The last week has been a blur. I felt like I was at work again as Dad and I were in meetings all day for days planning the funeral. Then there was the flurry of preparations, like baking, making a collage and receiving visitors. Mom was a wonderful baker. In her honour, friends and I baked cookies, biscuits, loaves and squares for the visitation Monday night. My cousin flew up from Delaware -- well, you can't fly out of Delaware, but that's another story -- and my godmother, who was Mom's best friend, and her daughter, who was Mom's goddaughter, came. Mom's family wasn't able to come, but sent flowers.

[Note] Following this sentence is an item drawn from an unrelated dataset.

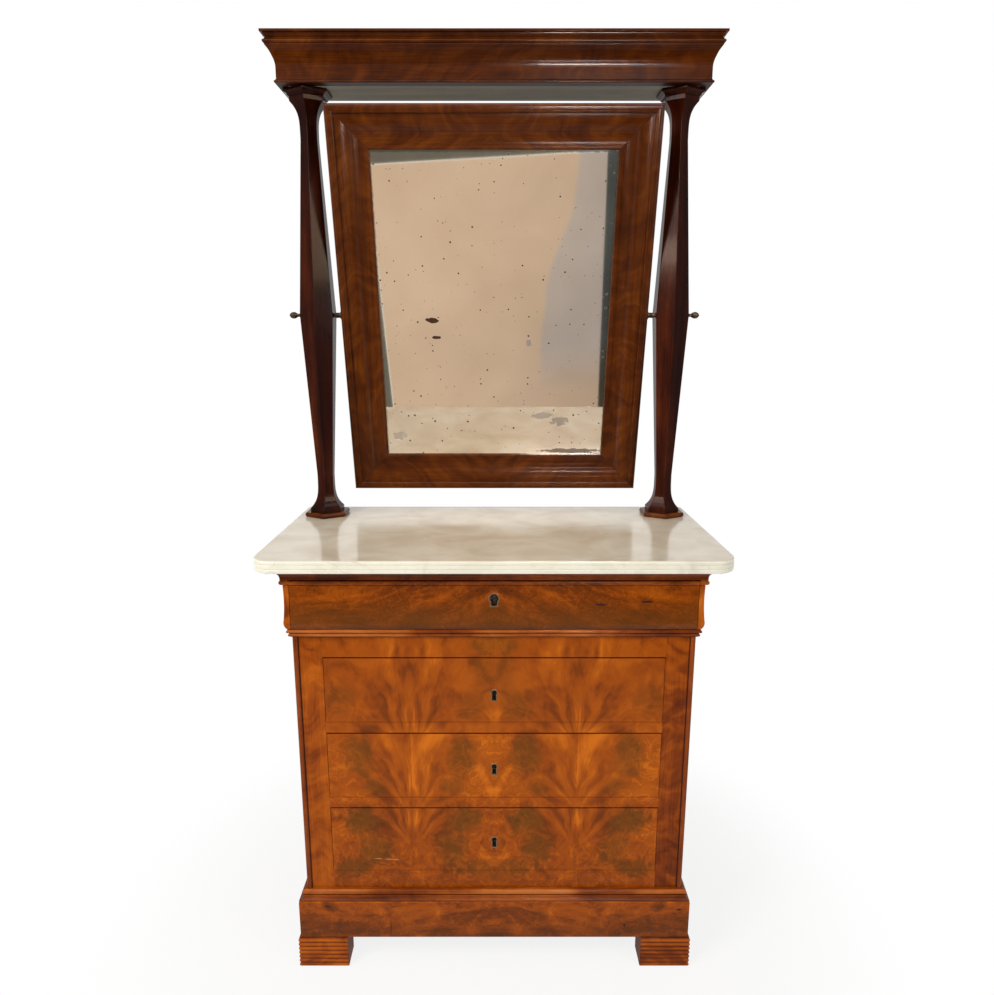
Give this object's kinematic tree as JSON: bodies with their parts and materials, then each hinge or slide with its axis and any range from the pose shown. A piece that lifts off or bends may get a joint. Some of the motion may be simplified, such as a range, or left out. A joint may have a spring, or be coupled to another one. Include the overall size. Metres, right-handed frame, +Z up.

There were a lot of flowers. Beautiful arrangements and sprays. Vivian of Vivian's Flowers on Merivale Road did a terrific job, even when her supplier sent the wrong colour snapdragons and the holiday weekend made replacements impossible to get. I found myself taking pictures of the arrangements. I was compelled to. Do you know why? I felt I had to take pictures of the flowers to show mom, since she wasn't there.
There were more photos, of the casket, of Mom. Dad wanted me to take them. So I did. I am trying to do all I can to help a Dad deal with Mom's death. Oh those words are so hard to say -- "mom's death." So final.
Without Mom's family, I wasn't sure what or who to expect at the visitation the night before the funeral. We did it for us and for tradition. My friends didn't let me down. Old friends, co-workers and neighbours came, people who have helped support me in my illness. New and old neighbours of Mom and Dad also came.
The funeral was yesterday. It was harder. A smaller crowd, but a good crowd nonetheless, came to support us. Sweetie, the Bean and I did readings at the funeral Mass. I could barely read the last few lines through the tears. I thought I could do it easily enough. I was wrong. I don't think I'll do it again.
Now, like finishing cancer treatment, I need to find a "new normal," one that doesn't involve getting to the hospital every day to visit Mom. I will call Dad every day. I will helping deal with mom's will and finances. We will have to go through her clothes and effects. Then there is the question of how long he keeps the house and the job it will be to downsize, particularly to a one-room retirement home suite. So, it isn't really over. In fact, the grieving has barely begun.